In generale, per accedere a questa prestazione, sono necessari alcuni requisiti:
  • occorre uno stato di disoccupazione involontaria: cioè si fa riferimento a quei soggetti disoccupati (senza impiego) che abbiano perso involontariamente la propria occupazione;
  • inoltre, bisogna soddisfare anche un requisito contributivo: è necessario aver accumulato almeno tredici settimane di contribuzione nei quattro anni precedenti l’inizio del periodo di disoccupazione.

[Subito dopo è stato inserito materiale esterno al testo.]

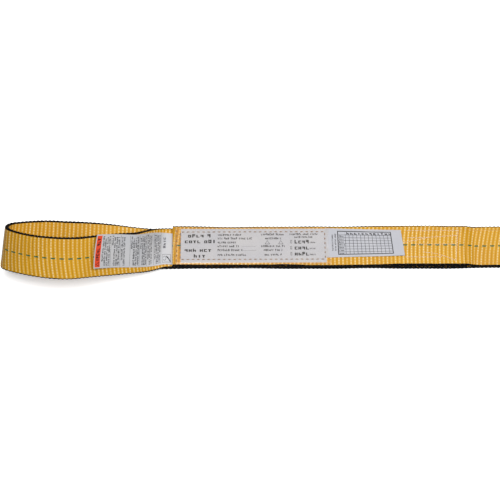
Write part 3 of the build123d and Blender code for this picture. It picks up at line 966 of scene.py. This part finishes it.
# Strokes of block letters in a unit box: left, right, low, high.
STROKES = {
    "left": (0.0, 0.38, 0.0, 1.0), "right": (0.62, 1.0, 0.0, 1.0), "stem": (0.28, 0.72, 0.0, 1.0),
    "top": (0.0, 1.0, 0.74, 1.0), "middle": (0.0, 1.0, 0.38, 0.64), "foot": (0.0, 1.0, 0.0, 0.26),
    "short": (0.62, 1.0, 0.0, 0.64),
}
LETTERS = (("left", "top", "foot"), ("left", "right", "middle"), ("stem", "top"), ("left", "foot"),
           ("left", "top", "middle"), ("left", "short", "middle"), ("left", "right", "top", "foot"),
           ("stem",), ("right", "middle", "top"))
NARROW = 0.62                   # width of a letter for its height, in small print
LETTER_PITCH = 1.3              # letter to letter, in widths
WORD_GAP = 0.9                  # added between words, in widths


def letters(rng, start, stop, height, narrow):
    """Boxes of letter-like strokes that spell nothing, grouped in words."""
    wide = height * narrow
    at = start
    while at + wide < stop:
        for _ in range(rng.randint(3, 8)):
            if at + wide > stop:
                break
            tall = height * rng.choice((0.8, 0.8, 1.0))
            for stroke in rng.choice(LETTERS):
                left, right, low, high = STROKES[stroke]
                yield at + wide * left, at + wide * right, tall * low, tall * high
            at += wide * LETTER_PITCH
        at += wide * WORD_GAP


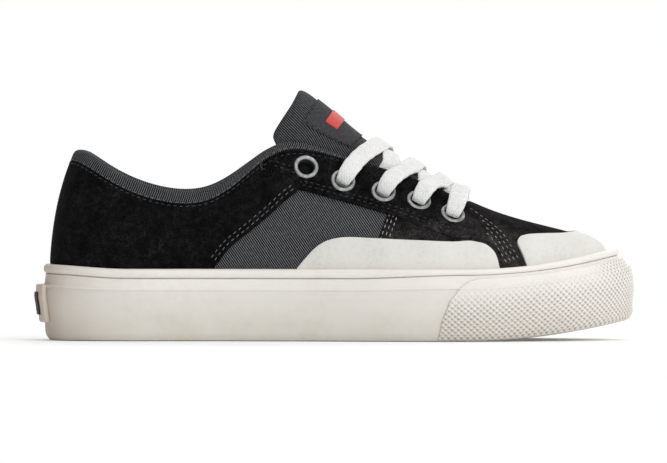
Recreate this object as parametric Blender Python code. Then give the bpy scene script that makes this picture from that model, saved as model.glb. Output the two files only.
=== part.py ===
"""A low lace-up skateboarding shoe for the right foot, built from named pieces at real size.

Metres, +Z up. The toe points to +X and the outer (lateral) side to -Y. The origin lies on the
floor, midway along and across the shoe. The shoe is described by stations that run once round
it, as a lap that goes from 0 at the back of the heel along the lateral side to the toe, and
back along the medial side to 1. At each station a rib rises from the feather edge, where the
upper meets the sole, to the collar or the throat.
"""

import bpy
import numpy as np
from mathutils import Matrix, Vector
from mathutils.geometry import delaunay_2d_cdt

# Main sizes of the shoe
SOLE_LENGTH = 0.2940
BALL_WIDTH = 0.1090
HEEL_WIDTH = 0.0790
HEEL_COLLAR_HEIGHT = 0.0945
COLLAR_DIP_HEIGHT = 0.0745
INSTEP_HEIGHT = 0.0980
VAMP_HEIGHT = 0.0700
TONGUE_HEIGHT = 0.1245
TOE_SPRING = 0.0098
GAP = 0.0003

# Sizes of the sole
BOARD_HEIGHT = 0.0175
OUTSOLE_THICKNESS = 0.0055
INSOLE_THICKNESS = 0.0045
FOXING_HEIGHT = 0.0312
FOXING_THICKNESS = 0.0045
FOXING_FOOT = 0.0090
STRIP_HEIGHT = 0.0048
STRIP_THICKNESS = 0.0032
TOE_SETBACK = 0.0036
TOE_RISE = 0.0014
SPRING_START = 0.725
BUMPER_THICKNESS = 0.0018
TAB_THICKNESS = 0.0024
TAB_HEIGHT = 0.0190
TAB_BASE = 0.0090
LABEL_THICKNESS = 0.0006
LABEL_MARGIN = 0.0038
GROOVE_WIDTH = 0.0026
GROOVE_DEPTH = 0.0022
GROOVE_PITCH = 0.0115

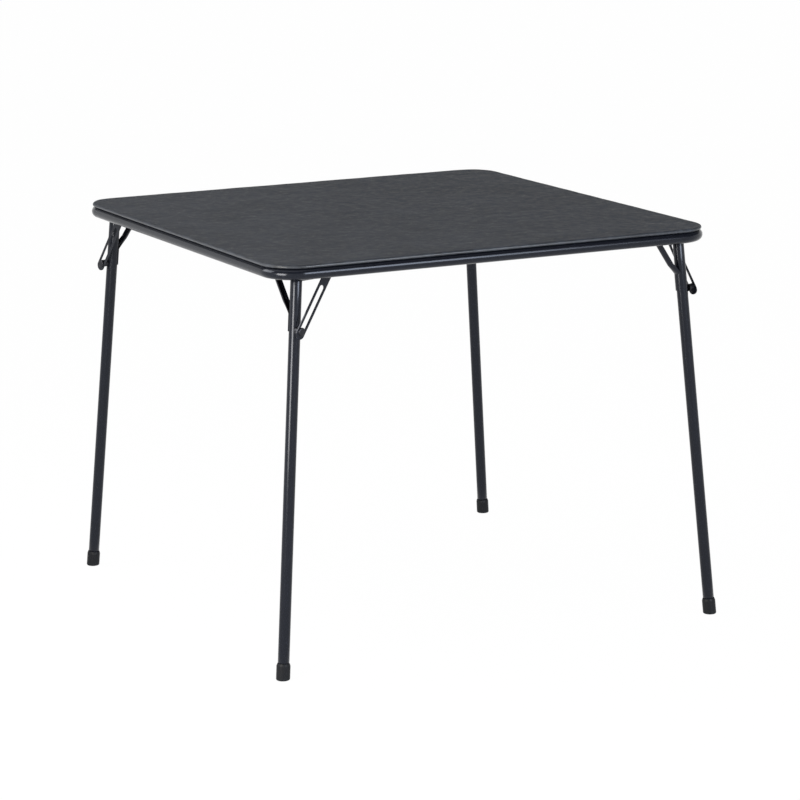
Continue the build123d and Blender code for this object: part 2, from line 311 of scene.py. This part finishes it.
def board_finish(finish, top):
    """Back of pressed board: cloudy fibre, and the mesh print of the screen it was pressed on."""
    place = finish.place()
    pitch = 2 * math.pi / top.screen_pitch
    across, along = (
        finish.node("ShaderNodeMath", {"operation": "SINE"}, {0: finish.part(place, axis) * pitch})
        for axis in "XY"
    )
    screen = across * along * 0.5 + 0.5
    fibre = finish.noise(finish.stretched(place, (1.0, 3.5, 1.0)), scale=190.0, detail=4.0, roughness=0.65)
    cloud = finish.noise(place, scale=7.0, detail=3.0, roughness=0.55)
    tone = finish.ramp(fibre * 0.55 + cloud * 0.45, (0.33, 0.0), (0.67, 1.0))
    colour = finish.blend(tone, shade(top.board, 0.72), shade(top.board, 1.2))
    colour = finish.blend(screen * 0.25, colour, shade(top.board, 0.6))
    relief = finish.bump(screen * 0.7 + fibre * 0.3, top.grain_depth, strength=0.6)
    return finish.surface(colour, 0.78 + (fibre - 0.5) * 0.1, relief)


# Mesh making


def new_piece(name, points, faces, finish):
    """Smooth mesh object from points and faces."""
    mesh = bpy.data.meshes.new(name)
    mesh.from_pydata([tuple(point) for point in points], [], faces)
    mesh.shade_smooth()
    mesh.materials.append(finish)
    piece = bpy.data.objects.new(name, mesh)
    bpy.context.scene.collection.objects.link(piece)
    return piece


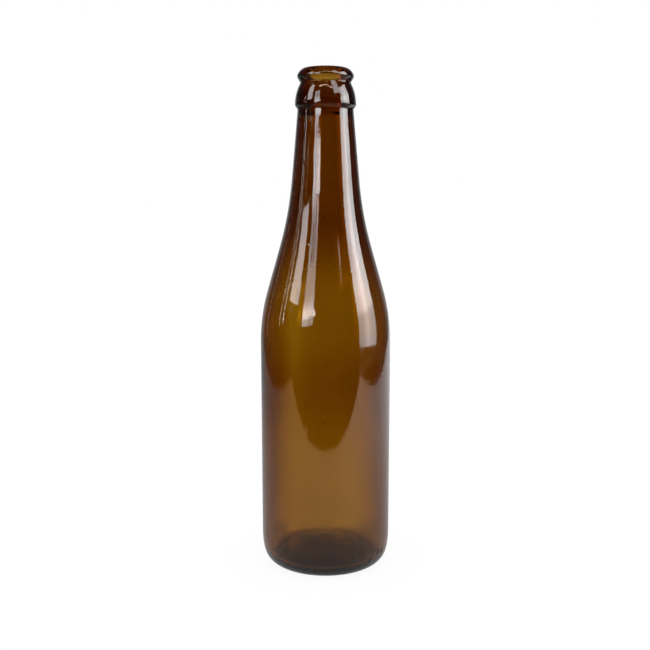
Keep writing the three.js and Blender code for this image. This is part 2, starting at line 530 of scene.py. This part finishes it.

Dunque, come appena detto, lo stato di disoccupazione deve essere involontario. Quindi, in caso di dimissioni o di risoluzione consensuale, il soggetto non potrà percepire l’indennità di disoccupazione. Però, se sussistono gli altri requisiti, l’accesso alla Naspi è comunque possibile in altri casi particolari come, ad esempio, quello di dimissioni per giusta causa o di licenziamento disciplinare.

Attualmente, quali sono i requisiti per accedere alla Naspi?

Le nuove regole per l'accesso alla Naspi - a partire dal 2025 - prevedono alcuni cambiamenti rispetto agli anni scorsi.

Le variazioni riguardano soprattutto i casi di dimissioni volontarie e il calcolo dei contributi.

In particolare, la nuova disciplina interessa quel lavoratore che prima ha presentato dimissioni volontarie da un impiego e che, poi, è stato assunto, nei 12 mesi successivi, da un altro datore di lavoro e, infine, è stato licenziato da quest’ultimo.

In base alle novità del 2025, in questa situazione, il lavoratore licenziato non avrà diritto alla Naspi se non ha accumulato almeno 13 settimane di contribuzione (cioè, 3 mesi) nel nuovo impiego: ossia, il lavoratore non potrà percepire l’indennità di disoccupazione se il nuovo rapporto di lavoro non è durato almeno 13 settimane.

Dunque, cosa è cambiato dal 1° gennaio di quest’anno?

Volendo fare un esempio, pensiamo a un lavoratore che si dimette volontariamente nel mese di gennaio e che poi viene assunto da un nuovo datore di lavoro nel mese di aprile dello stesso anno, ma successivamente viene licenziato dopo un mese.

Prima dell’intervento dell’ultima Legge di Bilancio, in un’ipotesi come questa, il lavoratore aveva diritto all’indennità. Infatti, il licenziamento deve essere considerato una perdita involontaria del lavoro.

Invece, con la nuova disciplina del 2025, nel nostro esempio, il lavoratore licenziato non potrà percepire la Naspi in quanto il nuovo impiego lavorativo ha avuto una durata inferiore a quella richiesta dalla normativa e, quindi, non è stato rispettato l’attuale requisito delle tredici settimane (almeno) di contribuzione nel nuovo rapporto di lavoro.

In parole povere, con la nuova normativa, per poter accedere alla Naspi nel caso di licenziamento, il soggetto, che cambia occupazione volontariamente, deve comunque assicurare una durata di almeno tredici settimane nella nuova attività lavorativa.

Perché questo cambiamento?

L’obiettivo è quello di garantire l’equità del sistema e di prevenire eventuali abusi.

Infatti, per un verso, la nuova disciplina crea un collegamento più forte tra il diritto all’indennità di disoccupazione e il requisito della contribuzione.

Per altro verso, le ultime modifiche puntano a combattere la condotta di chi riusciva a risultare idoneo a percepire la Naspi anche nel caso di dimissioni volontarie, grazie ad alcuni espedienti. Pensiamo al classico caso del soggetto che, dopo aver presentato le proprie dimissioni, si rivolgeva a un datore di lavoro disposto ad assumerlo per poi licenziarlo nel breve periodo.

Solo il tempo ci dirà se queste nuove disposizioni riusciranno davvero a contrastare i cc.dd. furbetti della Naspi.